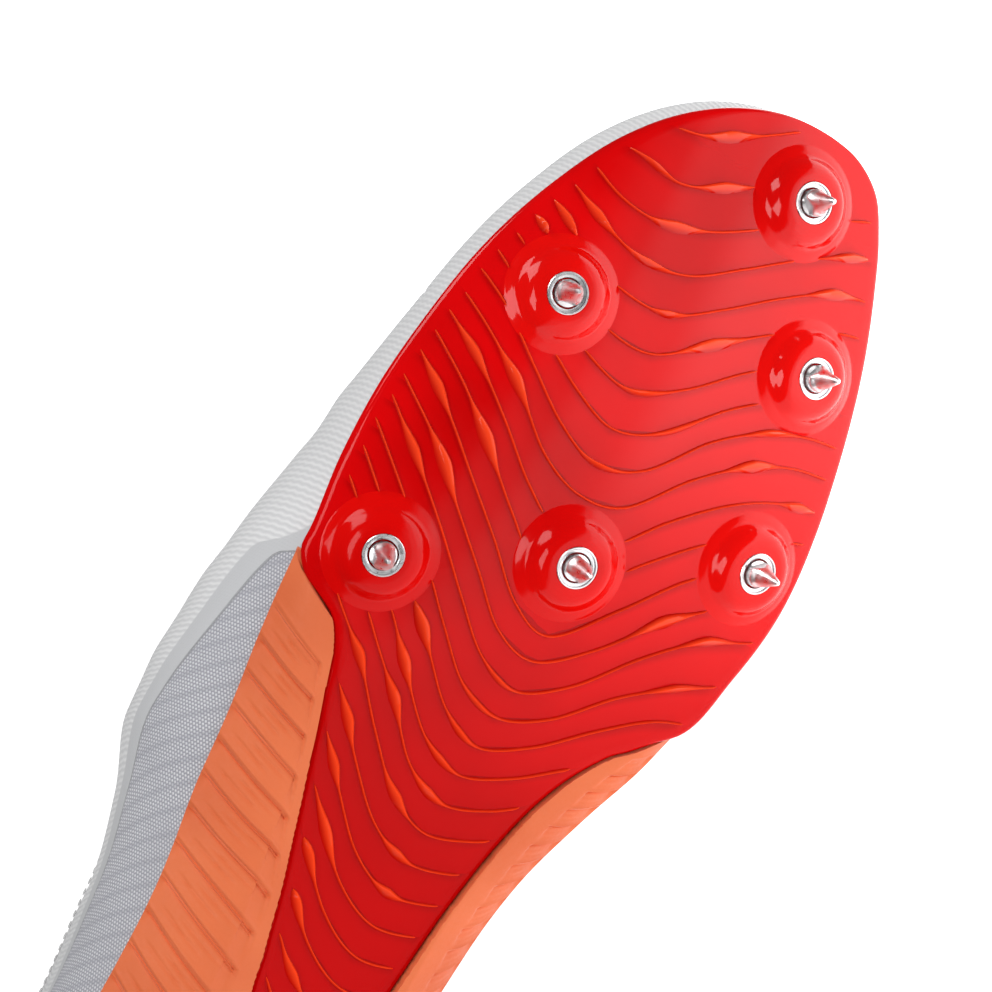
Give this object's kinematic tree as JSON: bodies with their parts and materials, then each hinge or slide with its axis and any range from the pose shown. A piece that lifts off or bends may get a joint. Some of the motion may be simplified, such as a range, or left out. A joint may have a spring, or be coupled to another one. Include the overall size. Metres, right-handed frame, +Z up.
{
  "type": "track spike shoe",
  "caption": "Track sprint shoe with a rigid moulded forefoot plate, screw-in steel spikes, ribbed foam rails and a laced knit upper, lying on its side.",
  "frame": {"origin": "middle of the bounding box's base: the floor under the shoe as it lies on its medial side", "axes": "+X from the heel to the toe, -Y out of the sole's underside, +Z up, from the shoe's medial side to its lateral side"},
  "size_m": [0.2856, 0.0918, 0.0991],
  "materials": {
    "plate_red": "clear glossy moulded plastic, tinted deep red",
    "foam_orange": "matte orange foam with shingled ribs",
    "mesh_white": "white and light grey knit mesh under a thin film",
    "film_grey": "smooth light grey film overlay",
    "lining_grey": "light grey lining textile",
    "lace_white": "flat woven white lace",
    "steel": "bright turned steel"
  },
  "bodies": {
    "root": {"spike_plate": "plate_red", "midsole": "foam_orange", "upper": "mesh_white", "eyestay": "film_grey", "tongue": "lining_grey", "insole": "lining_grey", "laces": "lace_white", "spike_seat_1": "steel", "spike_1": "steel", "spike_seat_2": "steel", "spike_2": "steel", "spike_seat_3": "steel", "spike_3": "steel", "spike_seat_4": "steel", "spike_4": "steel", "spike_seat_5": "steel", "spike_5": "steel", "spike_seat_6": "steel", "spike_6": "steel"}
  },
  "joints": []
}
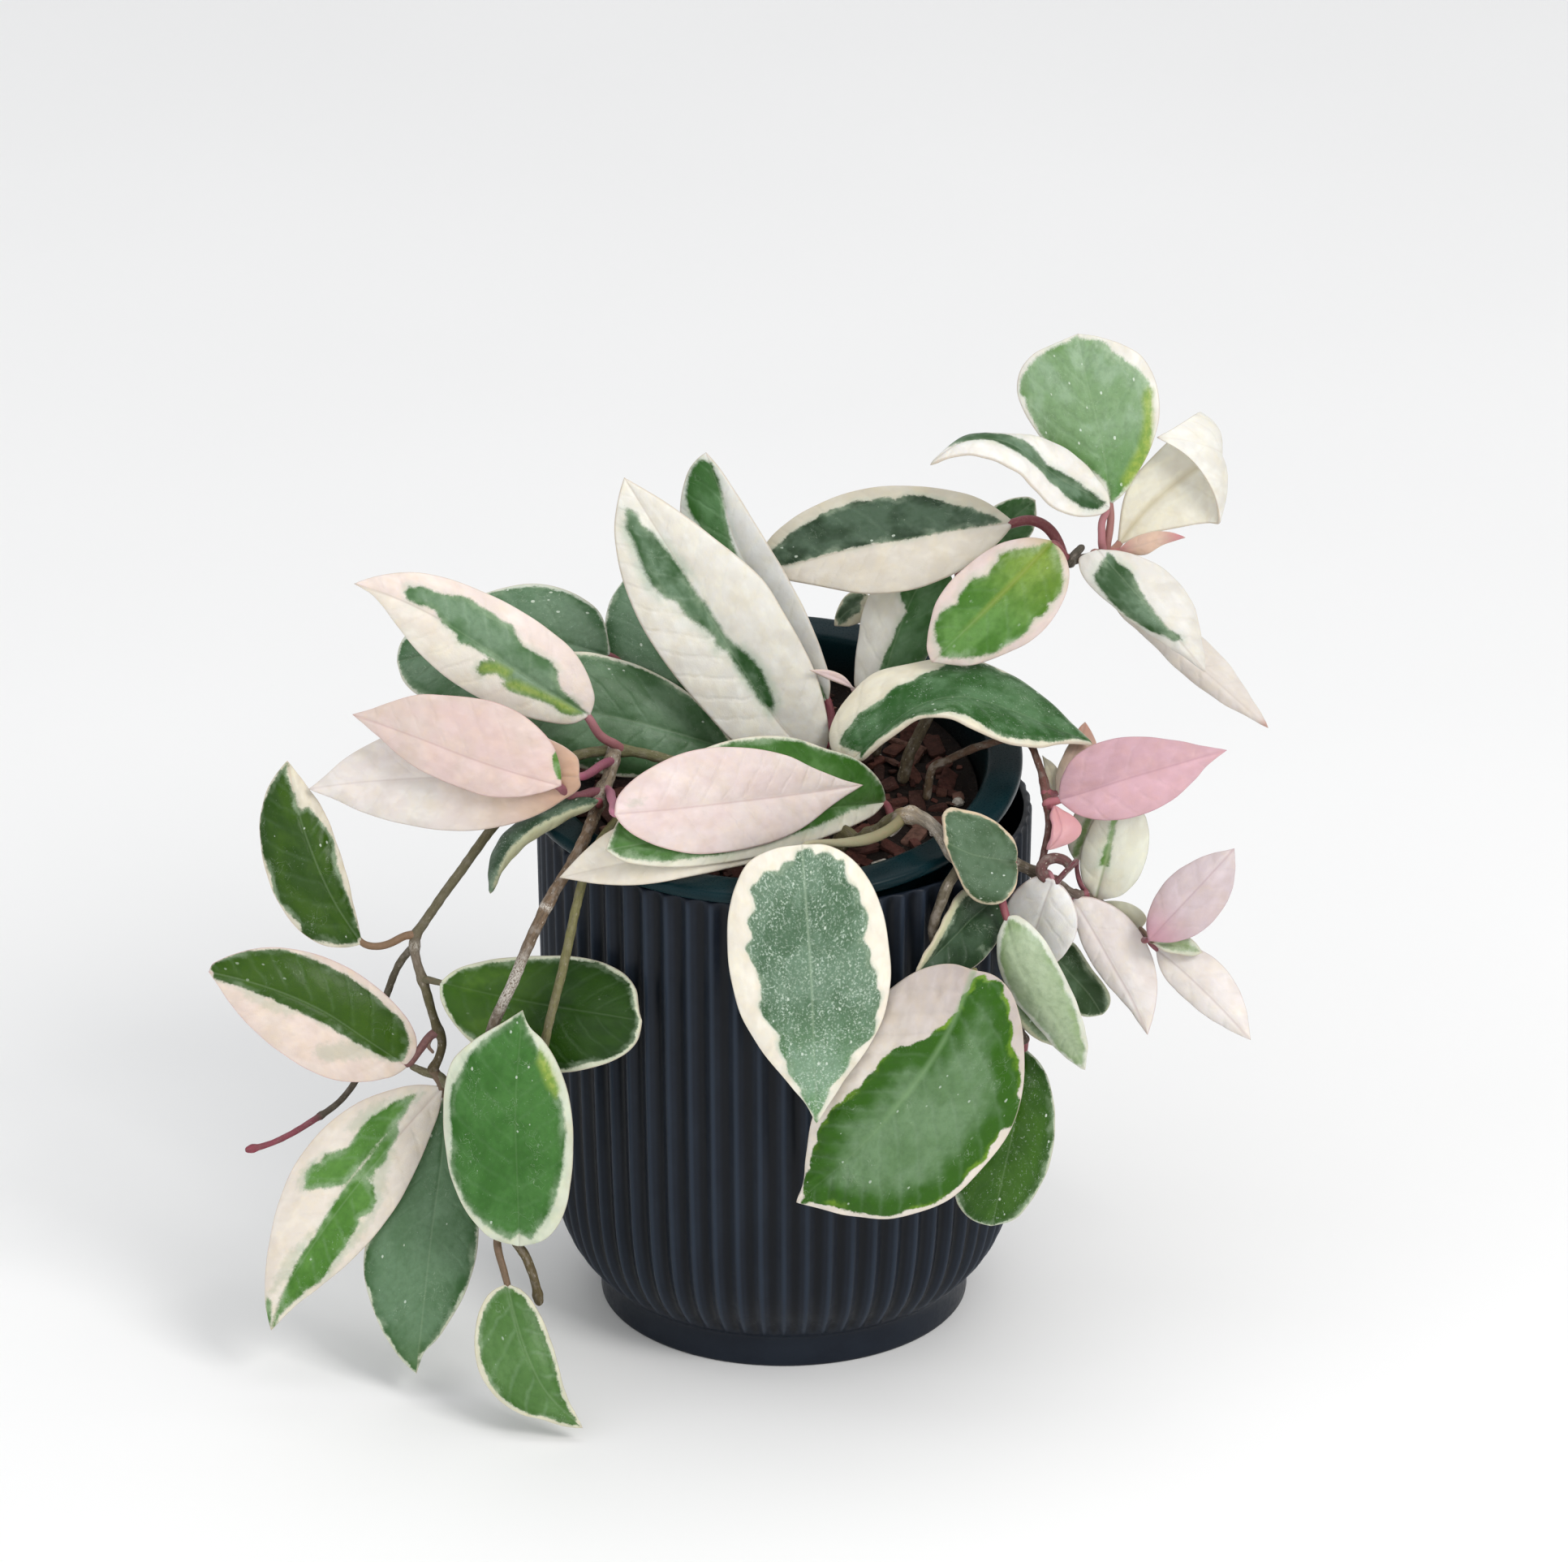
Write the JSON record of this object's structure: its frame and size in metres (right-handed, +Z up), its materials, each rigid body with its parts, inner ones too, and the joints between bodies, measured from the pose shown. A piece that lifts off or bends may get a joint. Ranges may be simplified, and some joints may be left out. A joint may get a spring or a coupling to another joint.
{
  "type": "potted krimson queen hoya",
  "caption": "Trailing hoya with thick cream-edged green and pink leaves, in a teal grow pot leaning inside a dark vertically ribbed planter.",
  "frame": {"origin": "centre of the planter foot's underside, on the floor", "axes": "+Z up, -Y toward the front as pictured, +X to the viewer's right"},
  "size_m": [0.3186, 0.181, 0.2991],
  "materials": {
    "leaf_back_small": "waxy thick leaf, green and cream variegation, satin gloss",
    "leaf_back_upright_left": "waxy thick leaf, green and cream variegation, satin gloss",
    "leaf_back_upright_right": "waxy thick leaf, green and cream variegation, satin gloss",
    "leaf_centre_tall": "waxy thick leaf, green and cream variegation, satin gloss",
    "leaf_centre_tall_back": "waxy thick leaf, green and cream variegation, satin gloss",
    "leaf_front_broad": "waxy thick leaf, green and cream variegation, satin gloss",
    "leaf_front_cream_under": "waxy thick leaf, green and cream variegation, satin gloss",
    "leaf_front_green_under": "waxy thick leaf, green and cream variegation, satin gloss",
    "leaf_front_hanging": "waxy thick leaf, green and cream variegation, satin gloss",
    "leaf_front_pink": "waxy thick leaf, green and cream variegation, satin gloss",
    "leaf_left_back_round": "waxy thick leaf, green and cream variegation, satin gloss",
    "leaf_left_behind_green": "waxy thick leaf, green and cream variegation, satin gloss",
    "leaf_left_cream": "waxy thick leaf, green and cream variegation, satin gloss",
    "leaf_left_grey_narrow": "waxy thick leaf, green and cream variegation, satin gloss",
    "leaf_left_half_green": "waxy thick leaf, green and cream variegation, satin gloss",
    "leaf_left_low_cream": "waxy thick leaf, green and cream variegation, satin gloss",
    "leaf_left_low_green": "waxy thick leaf, green and cream variegation, satin gloss",
    "leaf_left_low_grey": "waxy thick leaf, green and cream variegation, satin gloss",
    "leaf_left_low_small": "waxy thick leaf, green and cream variegation, satin gloss",
    "leaf_left_pink": "waxy thick leaf, green and cream variegation, satin gloss",
    "leaf_left_upper": "waxy thick leaf, green and cream variegation, satin gloss",
    "leaf_left_upright_dark": "waxy thick leaf, green and cream variegation, satin gloss",
    "leaf_left_wide_green": "waxy thick leaf, green and cream variegation, satin gloss",
    "leaf_right_arch": "waxy thick leaf, green and cream variegation, satin gloss",
    "leaf_right_bright": "waxy thick leaf, green and cream variegation, satin gloss",
    "leaf_right_cream_fold": "waxy thick leaf, green and cream variegation, satin gloss",
    "leaf_right_dark_back": "waxy thick leaf, green and cream variegation, satin gloss",
    "leaf_right_dark_fold": "waxy thick leaf, green and cream variegation, satin gloss",
    "leaf_right_dark_low": "waxy thick leaf, green and cream variegation, satin gloss",
    "leaf_right_drooping": "waxy thick leaf, green and cream variegation, satin gloss",
    "leaf_right_drooping_back": "waxy thick leaf, green and cream variegation, satin gloss",
    "leaf_right_end_pale": "waxy thick leaf, green and cream variegation, satin gloss",
    "leaf_right_end_pink": "waxy thick leaf, green and cream variegation, satin gloss",
    "leaf_right_end_white": "waxy thick leaf, green and cream variegation, satin gloss",
    "leaf_right_folded_grey": "waxy thick leaf, green and cream variegation, satin gloss",
    "leaf_right_pale_back": "waxy thick leaf, green and cream variegation, satin gloss",
    "leaf_right_pale_fold": "waxy thick leaf, green and cream variegation, satin gloss",
    "leaf_right_pale_round": "waxy thick leaf, green and cream variegation, satin gloss",
    "leaf_right_pale_tip": "waxy thick leaf, green and cream variegation, satin gloss",
    "leaf_right_rose": "waxy thick leaf, green and cream variegation, satin gloss",
    "leaf_right_rose_small": "waxy thick leaf, green and cream variegation, satin gloss",
    "leaf_right_white_long": "waxy thick leaf, green and cream variegation, satin gloss",
    "leaf_right_white_small": "waxy thick leaf, green and cream variegation, satin gloss",
    "leaf_top_arched": "waxy thick leaf, green and cream variegation, satin gloss",
    "leaf_top_behind": "waxy thick leaf, green and cream variegation, satin gloss",
    "leaf_top_folded": "waxy thick leaf, green and cream variegation, satin gloss",
    "leaf_top_long": "waxy thick leaf, green and cream variegation, satin gloss",
    "leaf_top_round": "waxy thick leaf, green and cream variegation, satin gloss",
    "liner_pot": "dark teal moulded plastic, satin",
    "planter": "matte navy slate glaze over fine vertical ribs",
    "potting_mix": "dark brown bark-based potting mix with a few pale grains",
    "stem_back": "olive-brown stem skin, paler where young, maroon at the tips",
    "stem_centre": "olive-brown stem skin, paler where young, maroon at the tips",
    "stem_front_left": "olive-brown stem skin, paler where young, maroon at the tips",
    "stem_left": "olive-brown stem skin, paler where young, maroon at the tips",
    "stem_left_back": "olive-brown stem skin, paler where young, maroon at the tips",
    "stem_right": "olive-brown stem skin, paler where young, maroon at the tips",
    "stem_right_back": "olive-brown stem skin, paler where young, maroon at the tips",
    "stem_upper_right": "olive-brown stem skin, paler where young, maroon at the tips"
  },
  "bodies": {
    "root": {"leaf_back_small": "leaf_back_small", "leaf_back_upright_left": "leaf_back_upright_left", "leaf_back_upright_right": "leaf_back_upright_right", "leaf_centre_tall": "leaf_centre_tall", "leaf_centre_tall_back": "leaf_centre_tall_back", "leaf_front_broad": "leaf_front_broad", "leaf_front_cream_under": "leaf_front_cream_under", "leaf_front_green_under": "leaf_front_green_under", "leaf_front_hanging": "leaf_front_hanging", "leaf_front_pink": "leaf_front_pink", "leaf_left_back_round": "leaf_left_back_round", "leaf_left_behind_green": "leaf_left_behind_green", "leaf_left_cream": "leaf_left_cream", "leaf_left_grey_narrow": "leaf_left_grey_narrow", "leaf_left_half_green": "leaf_left_half_green", "leaf_left_low_cream": "leaf_left_low_cream", "leaf_left_low_green": "leaf_left_low_green", "leaf_left_low_grey": "leaf_left_low_grey", "leaf_left_low_small": "leaf_left_low_small", "leaf_left_pink": "leaf_left_pink", "leaf_left_upper": "leaf_left_upper", "leaf_left_upright_dark": "leaf_left_upright_dark", "leaf_left_wide_green": "leaf_left_wide_green", "leaf_right_arch": "leaf_right_arch", "leaf_right_bright": "leaf_right_bright", "leaf_right_cream_fold": "leaf_right_cream_fold", "leaf_right_dark_back": "leaf_right_dark_back", "leaf_right_dark_fold": "leaf_right_dark_fold", "leaf_right_dark_low": "leaf_right_dark_low", "leaf_right_drooping": "leaf_right_drooping", "leaf_right_drooping_back": "leaf_right_drooping_back", "leaf_right_end_pale": "leaf_right_end_pale", "leaf_right_end_pink": "leaf_right_end_pink", "leaf_right_end_white": "leaf_right_end_white", "leaf_right_folded_grey": "leaf_right_folded_grey", "leaf_right_pale_back": "leaf_right_pale_back", "leaf_right_pale_fold": "leaf_right_pale_fold", "leaf_right_pale_round": "leaf_right_pale_round", "leaf_right_pale_tip": "leaf_right_pale_tip", "leaf_right_rose": "leaf_right_rose", "leaf_right_rose_small": "leaf_right_rose_small", "leaf_right_white_long": "leaf_right_white_long", "leaf_right_white_small": "leaf_right_white_small", "leaf_top_arched": "leaf_top_arched", "leaf_top_behind": "leaf_top_behind", "leaf_top_folded": "leaf_top_folded", "leaf_top_long": "leaf_top_long", "leaf_top_round": "leaf_top_round", "liner_pot": "liner_pot", "planter": "planter", "potting_mix": "potting_mix", "stem_back": "stem_back", "stem_centre": "stem_centre", "stem_front_left": "stem_front_left", "stem_left": "stem_left", "stem_left_back": "stem_left_back", "stem_right": "stem_right", "stem_right_back": "stem_right_back", "stem_upper_right": "stem_upper_right"}
  },
  "joints": []
}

+++

Identify every line above with the string "bodies" in it. Copy those lines.

• _Exercise solution_:
Give this object's kinematic tree as JSON: bodies with their parts and materials, then each hinge or slide with its axis and any range from the pose shown. A piece that lifts off or bends may get a joint. Some of the motion may be simplified, such as a range, or left out. A joint may have a spring, or be coupled to another one. Include the overall size. Metres, right-handed frame, +Z up.
  "bodies": {
Write the JSON record of this object's structure: its frame and size in metres (right-handed, +Z up), its materials, each rigid body with its parts, inner ones too, and the joints between bodies, measured from the pose shown. A piece that lifts off or bends may get a joint. Ranges may be simplified, and some joints may be left out. A joint may get a spring or a coupling to another joint.
  "bodies": {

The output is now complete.